Consider the Law of Identity and how we support it. If we find examples where we don't grasp how it works, such as with Quantum Physics, do we conclude that there is no such things as identity/causality, or do we conclude that there is and we just don't have enough data? Some might treat identity as an axiomatic starting point, or an assumption. Others might say that it is the best theory to explain the evidence (all evidence!), and in that sense it can be thought of as a product of induction. But the empiricist would say that we can't perceive identity. They might conclude that identity is not true because it is apparently contradicted by evidence.

 

The empiricist approach to science treats all "knowledge" as simply a set of hypothesis. There is no justification for them. There is no way to say that the hypothesis is well-grounded. It is arbitrary, and treated indistinguishably from the arbitrary. Once you generate a hypothesis, you can begin to test it. Testing may prove the hypothesis wrong, but it never proves it right. The only real knowledge is perceptual data, and any attempt at explaining things is at best a hypothesis that hasn't been invalidated yet.

 

Consider something like the fact that an increase in minimum wage will increase unemployment, all things being equal. Empiricist economists would and do treat this as simply a hypothetical, to be tested by experiment or observation. If unemployment goes up, the hypothetical survives for now. If it ever goes down, the hypothetical is proven false.

 

A different economist would say that if unemployment went down, that it must be caused by another factor. The idea that minimum wage increases unemployment is not some arbitrary hypothetical. It is drawn from more fundamental facts that are well establish in terms of identity. We understand that when the price of a commodity goes up, the quantity demanded will go down (or possibly stay the same). We understand that this is a product of simpler truths. Given a set of preferences, a person optimizes his actions accordingly. If one of the options becomes costlier, it will rank lower in his preferences, not higher! He won't purchase more of it, and may very well purchase less of it.

 

The empiricist approach doesn't recognize identity or doesn't recognize our ability to identify. In either case, it rejects these deductions from general principles. The only way to validate an idea is to perceive it. They would ask how you can believe in this relationship between minimum wage and unemployment if you have never perceived it. You may perceive the data of each, but not the relationship itself. And if you can't perceive the relationship, it isn't grounded in perception.

 

If we take the vague definition of empiricism that all knowledge is ultimately derived from perception, then it seems reasonable. But if we take it how it is actually used and understood, the connection to perception is much narrower.

 

Ultimately the philosophical issue is how do we connect our abstractions to perceptual data. How do we generalize? How is induction used? How do we form concepts? Empiricism cannot find that connection, and so they dismiss or at least downplay the importance of abstractions. Perception is the only real source of knowledge, and abstractions are not perception. At best, they are arbitrary hypotheses that are consistent with perceptual data. But they are must always be suspect.

 

Without that connection, abstractions will always appear as arbitrary, groundless, and at best consistent with known data.

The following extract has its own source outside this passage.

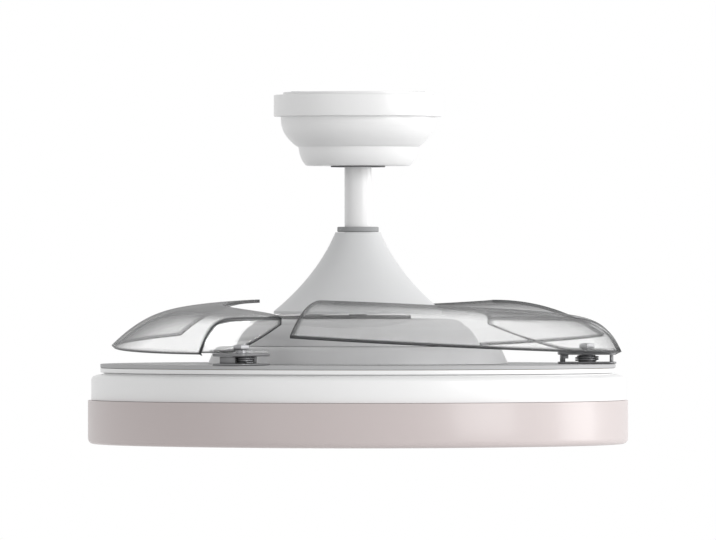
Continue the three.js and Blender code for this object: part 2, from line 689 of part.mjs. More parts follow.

But at any time, new evidence might show up. A classic example is that the sun rises every morning. But just because it always has, doesn't mean it always will. Tomorrow it might not. A generalization that it rises every day and so will rise again tomorrow is viewed as arbitrary. It may or may not. This is the problem of induction, but it is a reflection of the empiricist belief that abstractions are arbitrary and that only perception is real.